Recommended Hybrid Architecture:

        User Request
           ↓
    ┌──────────────┐
    │   Application Layer     │
    └──────────────┘
           ↓
    ┌──────────────────────────┐
    │      Search Requests  → ES       │
    │      Transaction Operations  → MySQL    │
    │      Cache     → Redis    │
    └──────────────────────────┘

Data Synchronization:
MySQL(Write) → Binlog → Canal/Debezium → Kafka → ES(Read)

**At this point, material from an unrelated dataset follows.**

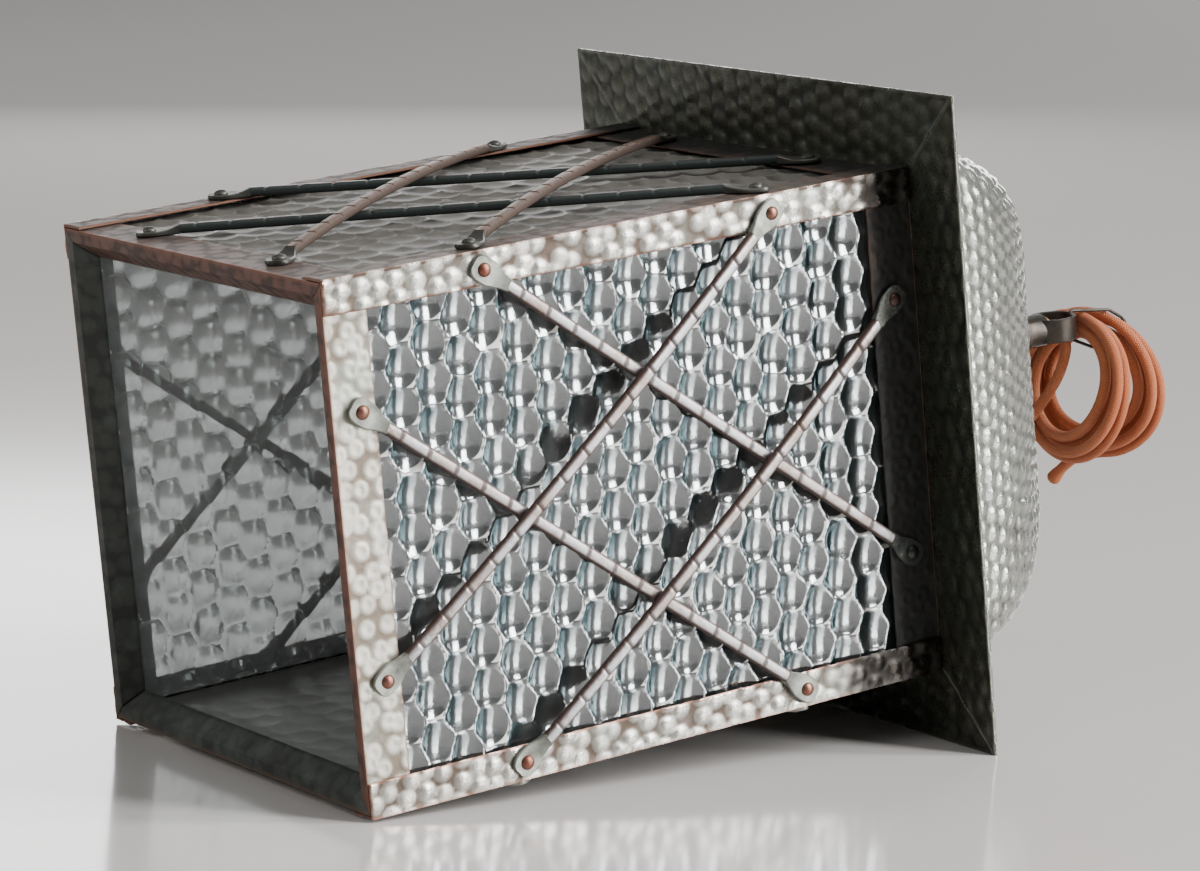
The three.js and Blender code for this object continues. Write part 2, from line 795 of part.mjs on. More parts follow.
const sideNames = ["top", "front", "bottom", "back"];
const postNames = ["back_top", "front_top", "front_bottom", "back_bottom"];
const barNames = ["low_a", "low_b", "arched_a", "arched_b"];
sideNames.forEach((name, quarter) => {
  const side = new THREE.Group();
  side.rotation.x = (quarter * Math.PI) / 2;
  lantern.add(side);
  side.add(piece(`corner_post_${postNames[quarter]}`, cornerPost(), paleHammered));
  side.add(piece(`open_end_rail_${name}`, mitredStrip(channel(openRailLeg)), paleHammered));
  side.add(piece(`brim_end_rail_${name}`, brimRail(), copper));
  side.add(piece(`glass_pane_${name}`, glassPane(), glass));
  bars.forEach((bar, i) => side.add(piece(`lattice_bar_${name}_${barNames[i]}`, bar, copper)));
  side.add(piece(`brim_panel_${name}`, brimPanel(), brimBrown));
});

lantern.add(piece("dome", dome(), paleHammered));
lantern.add(piece("dome_curb", domeCurb(), copper));
lantern.add(piece("crown_washer", washer(stemHole, crownWasherRadius, crownWasherX,
  crownWasherX + washerThickness), darkBronze));
lantern.add(piece("stem_collar", collar(), darkBronze));
lantern.add(piece("stem", stem(), brass));
lantern.add(piece("inner_washer", washer(stemHole, innerWasherRadius, innerWasherX,
  innerWasherX + washerThickness), brass));
lantern.add(piece("lock_nut", lockNut(), brass));
lantern.add(piece("suspension_ring", suspensionRing(), darkBronze));
lantern.add(piece("stem_bush", stemBush(), porcelain));
lantern.add(piece("lampholder_cover", lampholderCover(), brass));
lantern.add(piece("lampholder_shell", lampholderShell(), brass));
lantern.add(piece("contact_block", contactBlock(), porcelain));
lantern.add(piece("contact_plunger_front", plunger(-1), brass));
lantern.add(piece("contact_plunger_back", plunger(1), brass));
lantern.add(piece("shade_ring", shadeRing(), brass));
lantern.add(piece("inner_lead", rod(cordRadius, blockTop + seat, cordStart - seat, 10), orangeFabric));

const standing = new THREE.Box3().setFromObject(lantern, true);
model.position.set(
  -(standing.min.x + standing.max.x) / 2,
  -(standing.min.y + standing.max.y) / 2,
  -standing.min.z,
);

const frame = hankFrame(tilt);
const hank = hankPoints(frame);
lantern.add(piece("cord_lead", freeCord(leadPoints(hank), leadSteps), orangeFabric));
lantern.add(piece("cord_hank", sweep(hank, cordRadius, hankSides), orangeFabric));
lantern.add(piece("cord_tail", freeCord(tailPoints(hank.slice(-2), frame), tailSteps), orangeFabric));
lantern.add(piece("hank_tie", tieWire(hank, frame.centre), darkBronze));

console.log(`hank: least gap to itself ${leastGap(hank).toFixed(2)} mm`);
console.log(`lantern: tilt ${(tilt / radians).toFixed(4)} degrees, moved ${model.position.toArray()}`);

export default model;
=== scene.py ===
"""Lantern pendant light: hammered strip, dimpled glass, riveted lattice, brim, dome and a hank of flex."""
import logging
import math
from dataclasses import asdict, dataclass
from enum import Enum
from functools import lru_cache
from typing import Any, Callable, Iterable, Sequence

import bpy
import numpy as np
from mathutils import Matrix, Vector


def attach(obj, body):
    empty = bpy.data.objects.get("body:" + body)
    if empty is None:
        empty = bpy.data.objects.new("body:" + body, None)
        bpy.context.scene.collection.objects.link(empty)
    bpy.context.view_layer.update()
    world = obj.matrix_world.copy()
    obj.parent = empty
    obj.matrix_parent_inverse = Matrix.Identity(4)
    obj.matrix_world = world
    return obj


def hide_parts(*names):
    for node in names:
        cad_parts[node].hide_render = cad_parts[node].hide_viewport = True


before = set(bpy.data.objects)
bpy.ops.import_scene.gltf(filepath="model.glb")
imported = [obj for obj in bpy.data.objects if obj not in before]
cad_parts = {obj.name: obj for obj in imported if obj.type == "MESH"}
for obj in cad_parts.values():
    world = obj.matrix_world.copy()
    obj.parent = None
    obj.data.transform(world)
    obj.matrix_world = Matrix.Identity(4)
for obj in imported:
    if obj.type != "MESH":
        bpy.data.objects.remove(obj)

log = logging.getLogger("lantern")
Pair = tuple[float, float]
Triple = tuple[float, float, float]
Colour = Triple
Inputs = dict[str | int, Any]
Mesh = bpy.types.Mesh
Thing = bpy.types.Object
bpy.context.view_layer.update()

MM = 0.001
FULL_TURN = 2 * math.pi

# Sizes in millimetres that several classes share
BODY_LENGTH = 260.6
BODY_HALF = 100.0
RAIL_TOP = 98.7
STEM_BORE = 4.8
NIP = 0.3


class Side(Enum):
    """The body's four sides, in quarter turns about the lantern's own axis."""

    TOP = 0
    FRONT = 1
    BOTTOM = 2
    BACK = 3

    @property
    def word(self) -> str:
        """Gives the side's name as the CAD nodes have it."""
        return self.name.lower()


@dataclass(frozen=True)
class Lie:
    """How the lantern lies, from its own millimetres to the row's metres."""

    tilt: float = math.radians(6.1561)
    moved: Triple = (-199.995, 0.0, 100.576)

    def matrix(self, quarter: int = 0) -> Matrix:
        """Gives the matrix from the millimetres of a side, in quarter turns, to the row's metres."""
        turned_so = Matrix.Rotation(-self.tilt, 4, "Y") @ Matrix.Rotation(quarter * math.pi / 2, 4, "X")
        return Matrix.Scale(MM, 4) @ Matrix.Translation(self.moved) @ turned_so

    def point(self, place: Iterable[float]) -> Vector:
        """Gives a point of the lantern's own frame in the row's metres."""
        return self.matrix() @ Vector(place)


LIE = Lie()


def arithmetic(operation: str, reflected: bool = False) -> Callable[["Wire", Any], "Wire"]:
    """Makes an operator that adds a maths node.

    Args:
        operation: the node's operation.
        reflected: True where the wire is the second operand.

    Returns:
        The operator's method.
    """
    def apply(self: "Wire", other: Any) -> "Wire":
        """Adds the node for this wire and another wire or number."""
        return self.graph.maths(operation, *((other, self) if reflected else (self, other)))

    return apply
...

9. Common Problems and Solutions

9.1 Data Consistency Issues

Problem: MySQL and ES data inconsistency

Solutions: 1. Dual-write strategy: Write to MySQL and ES simultaneously, use message queues to ensure eventual consistency 2. CDC (Change Data Capture): Real-time synchronization via Binlog 3. Regular verification: Scheduled tasks compare data differences and fix them

9.2 Deep Paging Problem

Problem: Extremely poor performance when querying the 10,000th page of data

Solutions:

// 1. Use search_after (recommended)
{
  "size": 10,
  "sort": [{"_id": "asc"}],
  "search_after": [10000]  // Sort value of the last document on the previous page
}

// 2. Use scroll API (suitable for export)
POST /products/_search?scroll=1m
{
  "size": 100,
  "query": {"match_all": {}}
}

10. Summary

Elasticsearch, through its inverted index, distributed architecture, and powerful full-text search capabilities, perfectly solves various problems faced by traditional databases in search scenarios. Proper use of Elasticsearch can:

1. Improve search performance: From seconds to milliseconds
2. Enhance search quality: Through relevance scoring and smart tokenization
3. Support complex analysis: Real-time aggregation and statistical analysis
4. Reduce operational costs: Fewer servers, higher efficiency

However, it’s important to note that Elasticsearch is not a replacement for MySQL, but rather a complement. In actual projects, the appropriate storage solution should be chosen based on specific scenarios, and typically a hybrid architecture of MySQL+Elasticsearch can leverage their respective strengths.